> Stated exercise: The lines to reproduce run from the first one through the line containing "from math import radians, tan". Reproduce them exactly.

> Data block:
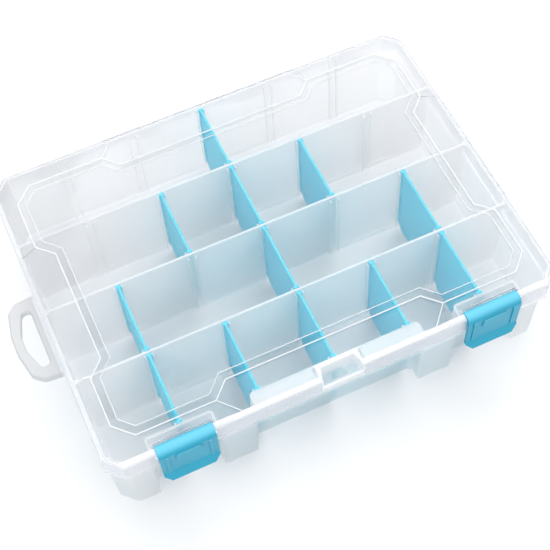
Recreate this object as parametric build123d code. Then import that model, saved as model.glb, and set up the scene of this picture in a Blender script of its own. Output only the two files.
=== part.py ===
"""Parts sorting tray: a flat compartment box with a hinged clear lid.

Frame: +X along the long side, the carrying handle on -X; the front with its
two latches is -Y; +Z up. The origin is the centre of the base's underside.
All sizes are in millimetres.
"""
from build123d import *
import os
from math import radians, tan

# ---- driving dimensions -------------------------------------------------
LID_HALF_X = 178.0      # half the lid's length
CORNER_CUT = 12.0       # 45 degree cut across each corner
SHELL = 1.7             # wall of the lid and base mouldings
DRAFT = 1.5             # mould draft in degrees
PLAY = 0.3              # gap between lid and base
RUNNING_FIT = 0.08      # radial play on every pin
OVERCUT = 1.0           # how far a cutting shape reaches past what it cuts

BASE_TOP = 79.0         # rim of the base
FLOOR = 2.0
WALL_TOP = BASE_TOP - 1.0       # row walls and dividers end just below the rim
LIP_TOP = BASE_TOP - 15.0       # lip round the base, under the lid's skirt
LIP_THICK = 2.4
LIP_LOW = LIP_TOP - LIP_THICK

SLOT_PITCH = 59.1       # divider slots along X
SLOTS = range(-2, 3)
ROWS = 4
ROW_PITCH = 62.0
ROW_WALL = 2.0
ROW_LENGTH = ROW_PITCH - ROW_WALL

BASE_HALF_X = LID_HALF_X - 2.1
BASE_BACK = 131.5
ROWS_BACK = BASE_BACK - SHELL
ROWS_FRONT = ROWS_BACK - (ROWS - 1) * ROW_PITCH - ROW_LENGTH
RECESS_FRONT = ROWS_FRONT - SHELL       # outer wall behind the recess and the latch bays
BASE_FRONT = RECESS_FRONT - 11.5        # outer wall of the pockets between them
LID_FRONT = BASE_FRONT - 2.4
LID_BACK = BASE_BACK + 1.9

PLATE_LOW = BASE_TOP + PLAY
PLATE_TOP = PLATE_LOW + 2.2
SKIRT_LOW = LIP_TOP + PLAY
PANEL_RISE = 0.8        # raised middle of the lid
PANEL_SLOPE = 6.0       # width of the slope round the raised middle
PANEL_HALF_X = 163.0
PANEL_FRONT = LID_FRONT + 19.5
PANEL_BACK = LID_BACK - 17.0
PANEL_CORNER = 13.5     # 45 degree cut across each corner of the panel
LAND_HALF_X = 77.0      # lands in the rim at the middle of the front and back
LAND_FRONT = -47.0      # lands in the rim at the middle of the short sides
LAND_BACK = 49.0
LAND_DEPTH = 12.0       # how far each land cuts into the panel
LAND_SINK = 0.6         # how far each land lies below the rim

LATCH_X = 120.0
BAY_HALF = 23.8         # half the width of a latch bay
BAY_LEDGE = BASE_TOP - 8.6      # ledge below the latch barrel
RECESS_HALF = 65.0      # half the width of the middle recess
NOTCH_HALF_X = BAY_HALF - 2.0   # half the lid's gap for a latch

LATCH_HALF = 21.5
BARREL_RADIUS = 5.7
BARREL_Y = BASE_FRONT
BARREL_Z = BASE_TOP - 2.2
LATCH_PIN = 1.7         # radius of the bar in the lid
LATCH_LOW = BASE_TOP - 36.0
LATCH_PLATE = 2.2
LATCH_CUT = 5.0         # cut across each lower corner of the plate

HINGE_Y = LID_BACK + 1.0
HINGE_Z = SKIRT_LOW
HINGE_PIN = 1.5
HINGE_BARREL = 2.5
HINGE_STATIONS = (-132.0, -44.0, 44.0, 132.0)
KNUCKLE_HALF = 5.0
CLIP_WIDTH = 4.5
CLIP_GAP = 0.4
CLIP_RADIUS = 3.0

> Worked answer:
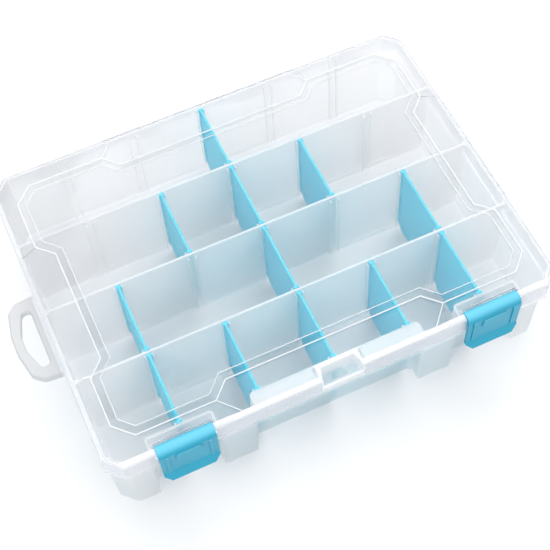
Recreate this object as parametric build123d code. Then import that model, saved as model.glb, and set up the scene of this picture in a Blender script of its own. Output only the two files.
=== part.py ===
"""Parts sorting tray: a flat compartment box with a hinged clear lid.

Frame: +X along the long side, the carrying handle on -X; the front with its
two latches is -Y; +Z up. The origin is the centre of the base's underside.
All sizes are in millimetres.
"""
from build123d import *
import os
from math import radians, tan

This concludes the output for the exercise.